Григорий Иванович внимательно посмотрел на комиссара и полковника, что смотрели на него ошеломленно, и сообразил, что выдал им кое-что из разряда «государственной тайны», к которым допущены немногие. Маршалы имеют прямое отношение — Кулик все же начальником ГАУ, то есть главного артиллерийского управления до недавнего времени был, пока не впал в опалу из-за катастрофы Западного фронта в начале войны, на которой он присутствовал и позорно бежал через леса в крестьянской одежде. Причем сей пассаж говорит об определенном предвидении, или предчувствии реципиента — ордена и документы были как бы «забыты» им в Москве.
Кхекнул, скрывая смущение, к счастью адъютант оказался на диво расторопен и предусмотрителен, и еще при рассмотрении карты выпроводил из комнаты обоих медиков и вышел сам, притворив дверь. И можно было не сомневаться, что стоит с той стороны на страже подобно церберу, и доводам военврача не внимает. Видимо, на самом деле Кулик крутоват характером, раз даже едва оправившись от «апоплексического удара» сразу принялся командовать, порыкивая на подчиненных и гневаясь.

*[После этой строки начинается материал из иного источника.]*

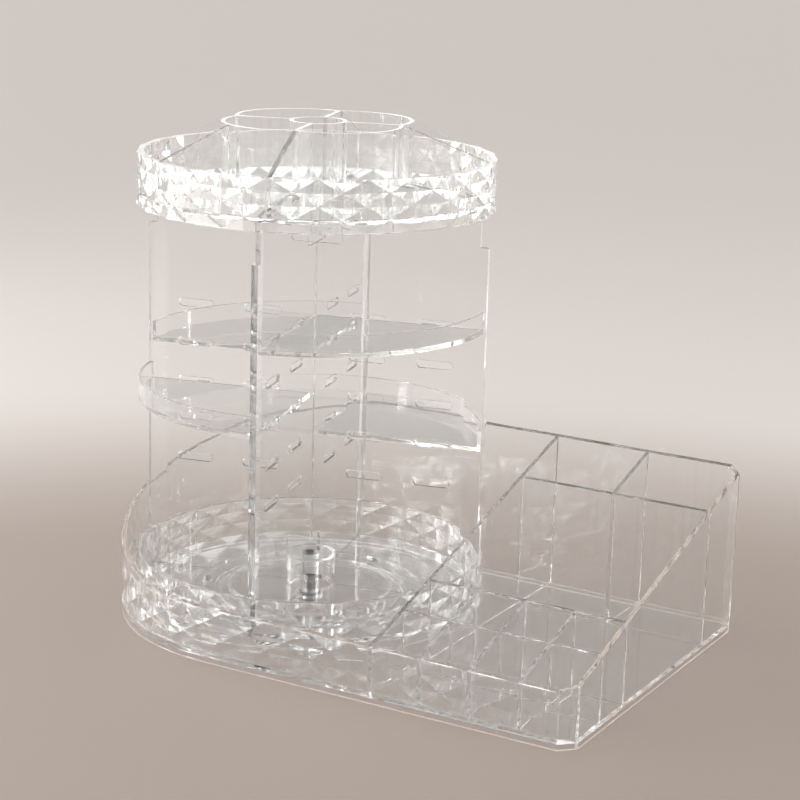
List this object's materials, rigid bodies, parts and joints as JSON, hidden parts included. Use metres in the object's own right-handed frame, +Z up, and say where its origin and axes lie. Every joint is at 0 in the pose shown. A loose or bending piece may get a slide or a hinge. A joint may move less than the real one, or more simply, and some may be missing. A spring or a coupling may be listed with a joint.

По привычке, оставшейся с той поры, когда имел в полном комплекте конечности, сунул правую руку в карман, и пальцы нащупали там картонную коробку папирос. А что еще могло быть, тут времена пасторальные, попробуйте, запретите товарищу Сталину курить — весь ВЦИК в полном составе отправится лес валить. Да там такой вопрос и поднимать на повестку не стали, посмотрели бы на такого инициатора, выгнув бровь, да позвонили в соответствующее учреждение, и отнюдь не НКВД.
Коробка оказалась «Казбеком» — на фоне гор скачущий всадник. И машинально перевернув ее, Григорий Иванович непритворно удивился от цены — три рубля. Чиркнув спичкой, коробок с ними оказался в другом кармане, закурил — табак был непривычный, с кислинкой, но приятный. Кивнул комиссару и полковнику, те тоже достали папиросы. Вот только такой пачки он никогда не видел, там была нарисована плотина, но надпись знакомая — отец именно «Беломор» курил долгие годы. Не выдержал любопытства, взял у танкиста пачку, посмотрел — два рубля. Он слышал, что во время войны только старший комсостав получал такие папиросы, которые спустя много лет стали общедоступными для всех рабочих, и ценой стали в десять раз меньше нынешнего номинала. Опомнился, вернул пачку под удивленными взглядами, старательно отводимыми в сторону, кхекнул еще раз, понимая, что не стоит в будущем поддаваться первому импульсу.